Demand cures low oil prices
We know that higher oil prices, which makes up a bulk of the cost of gasoline, tends to cause consumers to think twice about driving unnecessarily. As an example, when gas prices are high we try to make do with what we have at home instead of running to the grocery store for one specific ingredient. We can see this correlation in the chart below.
Higher gas prices, along with a number of other worries, finally caused Americans to slam the brakes on oil consumption during the financial crisis. However, as gasoline prices bottomed out we began to see an uptick in U.S. oil consumption in 2010. It's not a perfect correlation, but lower gas prices do tend to create a bit of a demand response as consumers no longer let gas prices dictate their driving habits. In fact, economists have noted this trend over the years and are now estimating that globally there is a 300,000 barrels of oil per day in demand response for every 10% decline in the price of oil, though, that response comes with a time lag.
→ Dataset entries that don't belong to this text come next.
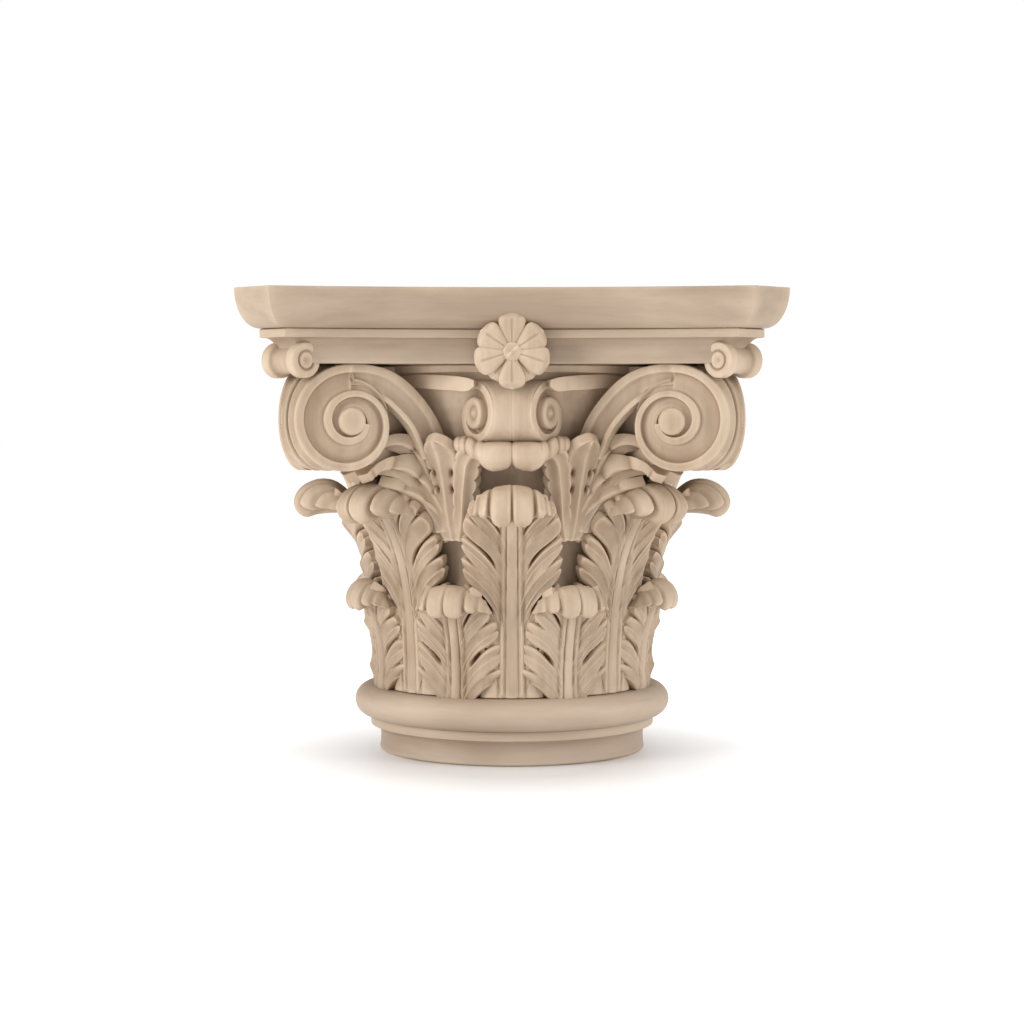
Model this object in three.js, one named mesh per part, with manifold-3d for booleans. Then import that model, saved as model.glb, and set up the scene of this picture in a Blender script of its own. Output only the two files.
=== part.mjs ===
// Corinthian capital in carved wood, 300 mm high, millimetres, +Z up.
// The front faces -Y. The origin is the centre of the underside of the neck ring.
// Turned neck ring, carved bell with two rows of eight acanthus leaves, stalk leaves, corner volutes and small
// inner scrolls in one solid, moulded abacus board, four planted rosettes and four corner spools.
import * as THREE from "three";
import { mergeVertices } from "three/addons/utils/BufferGeometryUtils.js";
import Module from "manifold-3d";

const wasm = await Module();
wasm.setup();

// ---- driving dimensions ----
const HEIGHT = 300; // underside of neck to top of abacus
const GAP = 0.3; // between pieces that touch
// neck ring
const NECK_R = 89;
const NECK_TOP = 16.5;
const FILLET_R = 95;
const TORUS_LOW = 22.6;
const RING_TOP = 43.3;
const TORUS_R = 105.5;
// bell
const BELL_FOOT_R = 85.5;
const BELL_LIP_R = 118.5;
const BELL_TOP = 254.1;
// leaves
const LEAVES = 8;
const SHORT_LEAF = { tipR: 115, top: 116, bodyHalf: 29, curlHalf: 21 };
const TALL_LEAF = { tipR: 146, top: 180.4, bodyHalf: 34, curlHalf: 27 };
// corner volutes: eye on the face plane, along the diagonal and square to it
const EYE_S = 162;
const EYE_V = 23.6;
const EYE_Z = 219.2;
const FACE_TILT = THREE.MathUtils.degToRad(25.3);
const VOLUTE_TOP_R = 34.9;
// inner scrolls beside the middle of each side
const HELIX_EYE = { x: 23.3, y: 116.6, z: 224 };
const HELIX_TILT = THREE.MathUtils.degToRad(51.5);
// abacus
const ABACUS_LOW = BELL_TOP + GAP;
const FRIEZE_TOP = 265.5;
const FILLET_LOW = 270;
const FILLET_TOP = 275.4;
const SAGITTA = 19; // hollow of each side
const TOP_CORNER = [144.2, 167.7]; // [along the side, out from the axis]
const FILLET_CORNER = [136, 153.4];
const FRIEZE_CORNER = [130, 145];
// rosettes
const ROSETTE_R = 24;
const ROSETTE_Z = 261.5;
const ROSETTE_BACK = 131.6;
const ROSETTE_FRONT = 148;
// corner spools
const SPOOL_S = 190.6;
const SPOOL_Z = 256.3;
const SPOOL_R = 10.8;
const SPOOL_HALF = 15.5;

const DEG = Math.PI / 180;
const lerp = THREE.MathUtils.lerp;

// ---- solids ----
function solid(geometry) {
  const g = geometry.clone();
  g.deleteAttribute("normal");
  g.deleteAttribute("uv");
  const m = mergeVertices(g, 1e-3);
  return new wasm.Manifold(
    new wasm.Mesh({
      numProp: 3,
      vertProperties: new Float32Array(m.attributes.position.array),
      triVerts: new Uint32Array(m.index.array),
    }),
  );
}

function geometryOf(manifold) {
  const m = manifold.getMesh();
  const points = new Float32Array((m.vertProperties.length / m.numProp) * 3);
  for (let i = 0; i < points.length / 3; i++)
    for (let k = 0; k < 3; k++) points[3 * i + k] = m.vertProperties[m.numProp * i + k];
  const g = new THREE.BufferGeometry();
  g.setAttribute("position", new THREE.BufferAttribute(points, 3));
  g.setIndex(new THREE.BufferAttribute(new Uint32Array(m.triVerts), 1));
  return g;
}

// a closed shell between two grids of the same size: front(i, j) and back(i, j), i across, j along
function shell(front, back, across, along) {
  const points = [];
  const faces = [];
  const row = across + 1;
  for (const side of [front, back])
    for (let j = 0; j <= along; j++)
      for (let i = 0; i <= across; i++) points.push(...side(i, j));
  const half = row * (along + 1);
  const at = (s, i, j) => s * half + j * row + i;
  const quad = (a, b, c, d) => faces.push(a, b, c, a, c, d);
  for (let j = 0; j < along; j++)
    for (let i = 0; i < across; i++) {
      quad(at(0, i, j), at(0, i + 1, j), at(0, i + 1, j + 1), at(0, i, j + 1));
      quad(at(1, i, j), at(1, i, j + 1), at(1, i + 1, j + 1), at(1, i + 1, j));
    }
  for (let j = 0; j < along; j++) {
    quad(at(0, 0, j), at(0, 0, j + 1), at(1, 0, j + 1), at(1, 0, j));
    quad(at(0, across, j + 1), at(0, across, j), at(1, across, j), at(1, across, j + 1));
  }
  for (let i = 0; i < across; i++) {
    quad(at(0, i + 1, 0), at(0, i, 0), at(1, i, 0), at(1, i + 1, 0));
    quad(at(0, i, along), at(0, i + 1, along), at(1, i + 1, along), at(1, i, along));
  }
  const g = new THREE.BufferGeometry();
  g.setAttribute("position", new THREE.Float32BufferAttribute(points, 3));
  g.setIndex(faces);
  const made = solid(g);
  if (made.volume() > 0) return made;
  for (let k = 0; k < faces.length; k += 3) [faces[k + 1], faces[k + 2]] = [faces[k + 2], faces[k + 1]];
  g.setIndex(faces);
  return solid(g);
}

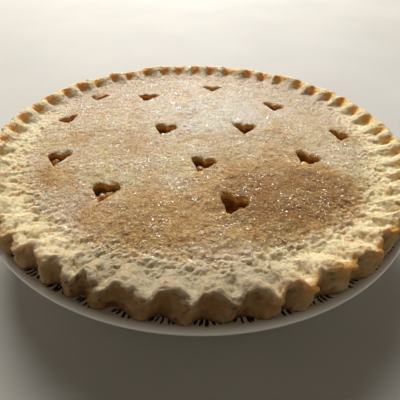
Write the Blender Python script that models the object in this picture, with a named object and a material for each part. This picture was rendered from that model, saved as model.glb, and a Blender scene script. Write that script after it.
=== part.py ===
"""A double-crust apple pie in its round ceramic dish, with heart-shaped vents in the lid.

Metres, +Z up. The dish stands on z = 0 with its axis on Z, and -Y is the side that faces the viewer.
Heights of the crust are given above the top of the dish's rim.
"""

import math
import random

import bmesh
import bpy
from mathutils import Matrix, Vector, noise

DISH_HEIGHT = 0.040
DISH_RADIUS = 0.1285
DISH_COLUMNS = 72
FOOT_RADIUS = 0.0945
FOOT_ROUND = 0.003
DISH_FLOOR = 0.0045
FLOOR_RADIUS = 0.0895
FLOOR_CORNER_OUT = 0.0040
FLOOR_CORNER_UP = 0.0032
WALL_TOP_RADIUS = 0.1108
WALL_TOP_DROP = 0.0045
FLANGE_RADIUS = 0.1125
FLANGE_DROP = 0.0022
FLANGE_END_RADIUS = 0.1240
FLANGE_END_DROP = 0.0012
FLANGE_THICKNESS = 0.0036
FLANGE_UNDER_START = 0.1160
LIP_ROUND = 0.0020
LIP_DEGREES = (120, 75, 30, -15, -60)
WALL_OUTER_TOP_RADIUS = 0.1133
WALL_THICKNESS = 0.0040

# Clearance between the pieces that touch.
GAP = 0.0003
FILLING_GAP = 0.0004

# The lid: a low dome that falls to a shallow valley inside the fluted edge.
DOME_TOP = 0.0195
DOME_FALL = 0.0065
DOME_RADIUS = 0.095
DOME_POWER = 2.4
VALLEY_HEIGHT = 0.0110
VALLEY_START = 0.088
VALLEY_END = 0.110
UNDER_STEP_RADIUS = 0.104
LID_THICKNESS = 0.006
LID_SWELL = 0.0006
SWELLS_PER_METRE = 22.0
LID_LUMP = 0.00035
LUMPS_PER_METRE = 130.0
UNDER_STEP_HEIGHT = 0.0012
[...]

So, given what Kinder Morgan saw in its West Coast system during the quarter, it would appear that lower oil prices are slowly leading to increased consumption of gasoline as drivers ease off the brakes. This trend could accelerate in the year ahead as lower gas prices begin to change driving habits worldwide, leading to increased demand for oil.
Kinder Morgan appears to be providing one small clue that demand for petroleum products is picking up in one of its key markets. This doesn't mean the oil glut is over, but it does suggest that the glut of oil currently on the market could begin to work itself off as demand slowly begins to pick up. This would lead to a firm bottom in oil prices and more clarity for energy companies and their investors.